One such change concerns the definition of qualifying earnings, which will differ from the way most plans currently calculate pensionable salary, by also including variable elements such as bonus, overtime and commission payments. “If you have employees with lots of variable earnings, lots of overtime and bonuses, then 8% of basic pay may be less than 8% of earnings.
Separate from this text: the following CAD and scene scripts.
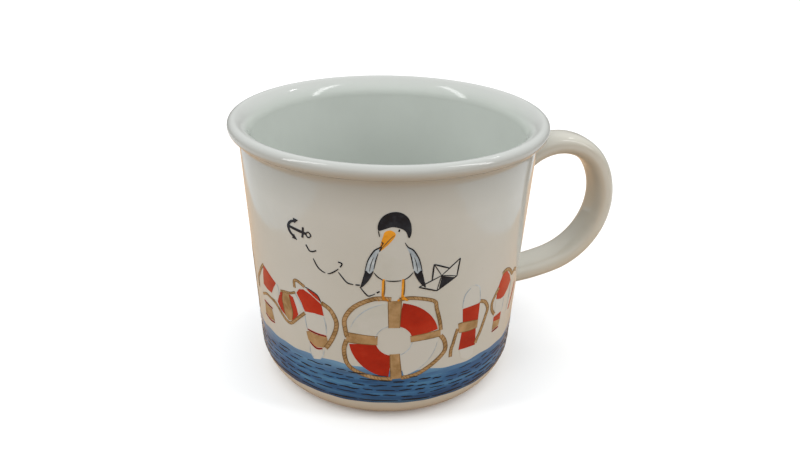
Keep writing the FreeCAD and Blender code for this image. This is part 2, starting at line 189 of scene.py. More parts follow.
def smooth_line(points, per, closed=False):
    """A Catmull-Rom line through points, each stretch in so many parts."""
    count = len(points)
    line = []
    for i in range(count if closed else count - 1):
        near = [(i + k) % count if closed else min(max(i + k, 0), count - 1) for k in (-1, 0, 1, 2)]
        a, b, c, d = (Vector(points[k]) for k in near)
        for j in range(per):
            t = j / per
            spot = b * 2 + (c - a) * t + (a * 2 - b * 5 + c * 4 - d) * t * t
            line.append(tuple((spot + (b * 3 - a - c * 3 + d) * t**3) * 0.5))
    return line if closed else line + [tuple(points[-1])]


class Film:
    """Flat shapes of one colour laid on the cup's wall, each a closed slab as thin as a print."""

    def __init__(self):
        self.verts, self.faces, self.normals = [], [], []

    def slab(self, azimuth, flat, faces, lift):
        """Adds flat faces, anticlockwise in (x, z), as a thin closed slab that follows the wall."""
        base, count = len(self.verts), len(flat)
        for height in (lift, -SUNK):
            for x, z in flat:
                point, normal = on_wall(azimuth, x, z, height)
                self.verts.append(point)
                self.normals.append(normal)
        edges = {}
        for face in faces:
            self.faces.append([base + i for i in face])
            self.faces.append([base + count + i for i in reversed(face)])
            for a, b in zip(face, face[1:] + face[:1]):
                edges[(a, b)] = True
        for a, b in edges:
            if (b, a) not in edges:
                self.faces.append([base + b, base + a, base + count + a, base + count + b])

    def shape(self, azimuth, outline, lift):
        """An outline of any form, filled with triangles small enough to follow the wall."""
        edge = []
        for a, b in zip(outline, outline[1:] + outline[:1]):
            parts = max(1, math.ceil(math.dist(a, b) / GRID))
            for i in range(parts):
                edge.append((a[0] + (b[0] - a[0]) * i / parts, a[1] + (b[1] - a[1]) * i / parts))
        area = sum(a[0] * b[1] - b[0] * a[1] for a, b in zip(edge, edge[1:] + edge[:1]))
        if area < 0:
            edge.reverse()
        inner = []
        low, high = np.min(edge, axis=0), np.max(edge, axis=0)
        for x in np.arange(low[0] + GRID / 2, high[0], GRID):
            for z in np.arange(low[1] + GRID / 2, high[1], GRID):
                if inside((x, z), edge) and min(math.dist((x, z), e) for e in edge) > GRID * 0.35:
                    inner.append((x, z))
        ring = [(i, (i + 1) % len(edge)) for i in range(len(edge))]
        found = geometry.delaunay_2d_cdt([Vector(p) for p in edge + inner], ring, [], 1, 1e-6)
        flat = [tuple(v) for v in found[0]]
        faces = []
        for face in found[2]:
            a, b, c = (flat[i] for i in face[:3])
            turn = (b[0] - a[0]) * (c[1] - a[1]) - (b[1] - a[1]) * (c[0] - a[0])
            faces.append(list(face) if turn > 0 else list(reversed(face)))
        self.slab(azimuth, flat, faces, lift)

    def strip(self, azimuth, line, width, lift, taper=0.0, closed=False):
        """A band along a line; taper is how much thinner it gets at both ends."""
        count = len(line)
        lanes = max(1, math.ceil(width / LANE))
        flat = []
        for i, ((x, z), (u, v)) in enumerate(zip(line, lefts(line, closed))):
            from_middle = 2 * i / (count - 1) - 1
            across = max(width * (1 - taper * from_middle**2), THINNEST)
            for k in range(lanes + 1):
                side = across * (0.5 - k / lanes)
                flat.append((x + u * side, z + v * side))
        faces = []
        for i in range(count if closed else count - 1):
            a, b = i * (lanes + 1), (i + 1) % count * (lanes + 1)
            for k in range(lanes):
                faces.append([a + k, a + k + 1, b + k + 1, b + k])
        self.slab(azimuth, flat, faces, lift)

    def make(self, name, node, slot, material):
        """Turns what has been laid into one piece, with the wall's own normals on its outer faces."""
        made = piece(name, node, material, self.verts, self.faces, sharp=None)
        mesh = made.data
        loops = [None] * len(mesh.loops)
        for polygon in mesh.polygons:
            outer = self.normals[polygon.vertices[0]].dot(polygon.normal) > FACING_OUT
            for i in polygon.loop_indices:
                normal = self.normals[mesh.loops[i].vertex_index] if outer else polygon.normal
                loops[i] = tuple(normal)
        mesh.normals_split_custom_set(loops)


def inside(point, outline):
    x, z = point
    hit = False
    for (ax, az), (bx, bz) in zip(outline, outline[1:] + outline[:1]):
        if (az > z) != (bz > z) and x < (bx - ax) * (z - az) / (bz - az) + ax:
            hit = not hit
    return hit


# ---- materials
class Nodes:
    """A short way to write a node tree."""

    def __init__(self, name):
        self.material = bpy.data.materials.new(name)
        self.material.use_nodes = True
        self.tree = self.material.node_tree
        self.shader = self.tree.nodes["Principled BSDF"]
        self.place = self.add("ShaderNodeTexCoord").outputs["Object"]

    def add(self, kind, settings=None, **inputs):
        node = self.tree.nodes.new(kind)
        for key, value in (settings or {}).items():
            setattr(node, key, value)
        for key, value in inputs.items():
            self.join(node.inputs[key], value)
        return node

    def join(self, socket, value):
        if isinstance(value, bpy.types.NodeSocket):
            self.tree.links.new(value, socket)
        else:
            socket.default_value = value

    def stretched(self, x, y, z):
        node = self.add("ShaderNodeMapping", Vector=self.place)
        node.inputs["Scale"].default_value = (x, y, z)
        return node.outputs["Vector"]

    def noise(self, scale, detail=3, rough=0.5, place=None):
        node = self.add("ShaderNodeTexNoise", Vector=place or self.place, Scale=scale)
        node.inputs["Detail"].default_value = detail
        node.inputs["Roughness"].default_value = rough
        return node.outputs["Fac"]

    def ramp(self, factor, *stops):
        node = self.add("ShaderNodeValToRGB", Fac=factor)
        line = node.color_ramp.elements
        while len(line) < len(stops):
            line.new(0.5)
        for element, (spot, colour) in zip(line, stops):
            element.position = spot
            element.color = (*colour, 1) if isinstance(colour, tuple) else (colour, colour, colour, 1)
        return node.outputs["Color"]

    def blend(self, factor, a, b):
        node = self.add("ShaderNodeMix", {"data_type": "RGBA"})
        self.join(node.inputs["Factor"], factor)
        self.join(node.inputs[6], a if isinstance(a, bpy.types.NodeSocket) else (*a, 1))
        self.join(node.inputs[7], b if isinstance(b, bpy.types.NodeSocket) else (*b, 1))
        return node.outputs[2]

    def times(self, a, b):
        node = self.add("ShaderNodeMath", {"operation": "MULTIPLY"})
        self.join(node.inputs[0], a)
        self.join(node.inputs[1], b)
        return node.outputs[0]

    def height(self):
        return self.add("ShaderNodeSeparateXYZ", Vector=self.place).outputs["Z"]

    def span(self, value, low, high, to_low=0, to_high=1):
        node = self.add("ShaderNodeMapRange", Value=value)
        for end, start, result in (("Min", low, to_low), ("Max", high, to_high)):
            node.inputs[f"From {end}"].default_value = start
            node.inputs[f"To {end}"].default_value = result
        return node.outputs["Result"]

    def bump(self, *layers):
        """Bump from (height socket, depth in metres) layers, one over another."""
        normal = None
        for socket, depth in layers:
            node = self.add("ShaderNodeBump", Height=socket, Distance=depth)
            node.inputs["Strength"].default_value = 1.0
            if normal:
                self.join(node.inputs["Normal"], normal)
            normal = node.outputs["Normal"]
        self.join(self.shader.inputs["Normal"], normal)


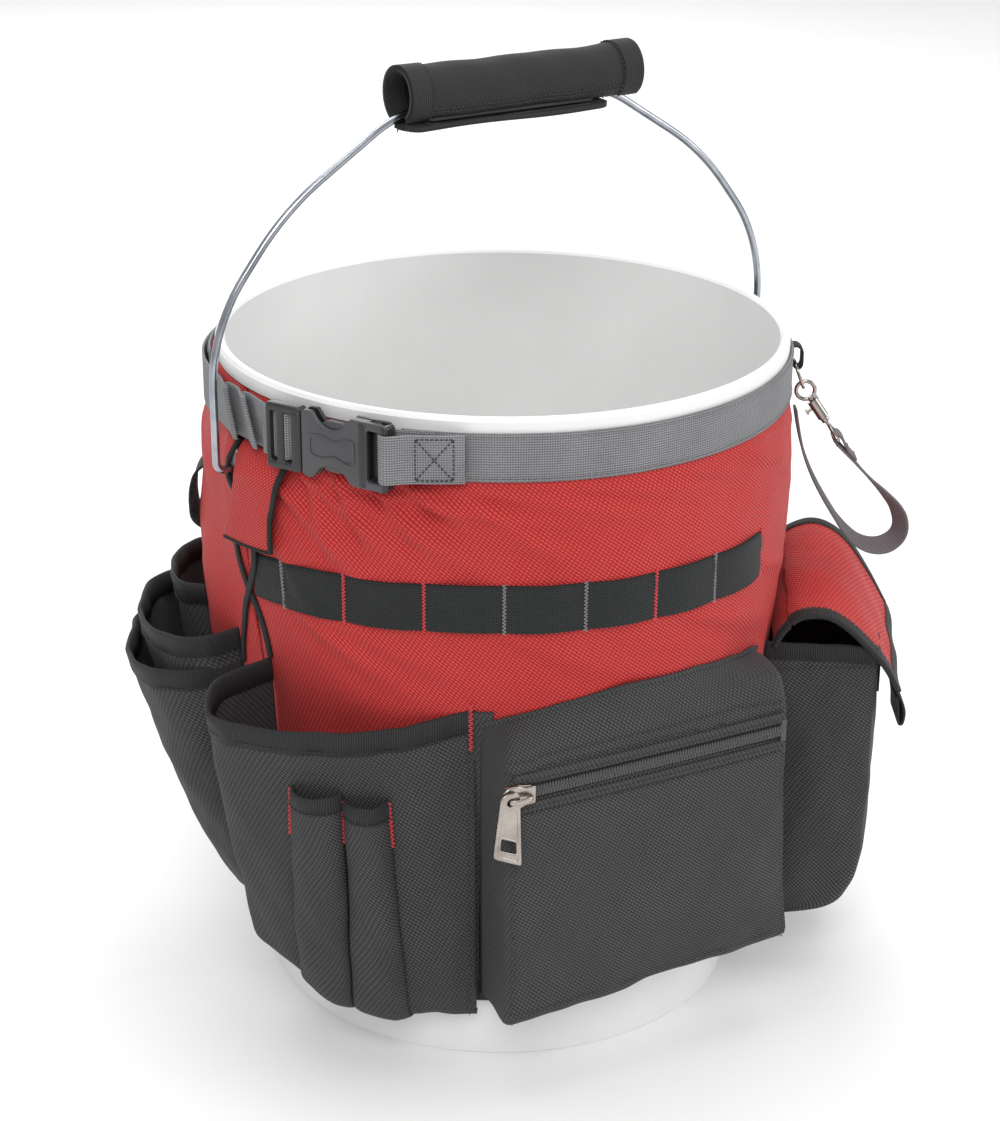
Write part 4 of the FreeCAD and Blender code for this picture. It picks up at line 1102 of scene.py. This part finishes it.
# Rear pockets: name, first and last bearing, height of the rim, radius of the belly, and seed
REAR_POCKETS = [("rear_pocket_right", 98.0, 142.0, 205.0, 186.0, 4),
                ("rear_pocket_middle", 146.0, 208.0, 196.0, 181.0, 5)]
REAR_LOW = 45.0
CLEAR = 0.8


def foot_levels(base, z):
    """The two levels that close a pocket below its lowest plan curve."""
    return [(z - 4.0, pulled_in(base, z, 0.05)), (z - 3.4, pulled_in(base, z, 0.8))]


def side_pockets():
    """Three tiers of gathered pockets, the lowest in front."""
    for name, top, near, profile, far_rise, near_rise, seed in SIDE_TIERS:
        start, peak = profile[0]
        base = plan(bulge(SIDE_FAR, near, skirt_radius(start) + CLEAR, peak), 8)
        levels = foot_levels(base, start)
        for z, peak in profile:
            outline = [(b, max(radius, skirt_radius(z) + CLEAR + float(loose(b, z))))
                       for b, radius in bulge(SIDE_FAR, near, skirt_radius(z) + CLEAR, peak)]
            levels.append((z, plan(outline, 8)))
        x = np.linspace(-1, 1, len(base))
        levels[-1] = (top + x ** 2 * np.where(x > 0, near_rise, far_rise), levels[-1][1])
        grid = ripple(pocket_grid(levels, 70), 1.8, seed * 1.9, 30, 44)
        pocket(name, grid, (11.0, 3.0), 9.4)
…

Another issue that will require attention is auto-enrolment. From 2012, employers cannot require employees to make any choices, or ask them to provide information to join the scheme, for example, they cannot make it mandatory for staff to make investment choices. This means employers must ensure their default investment fund is up to scratch. The act also dictates there should be no deferred period before staff join a scheme, which could place a greater administrative burden on employers and requires them to be more proactive. They must therefore ensure human resources and payroll systems are able to cope with increased administration.
Auto-enrolment also rules out seeking employees’ consent to make deductions from pay, which could throw up secondary issues regarding salary sacrifice arrangements on pension contributions. This could be particularly important as some employers will look to such arrangements to offset the increased costs associated with implementing the reforms. One way around this is to reword employees’ contracts of employment to establish the principle of salary sacrifice for appropriate salary levels.
Starting to prepare for the reforms now is a good idea. Beginning sooner, rather than later, will enable changes to be broken down into smaller, more manageable tasks rather than waiting for the pensions regulator to begin contacting employers directly, which it is scheduled to do from 2011.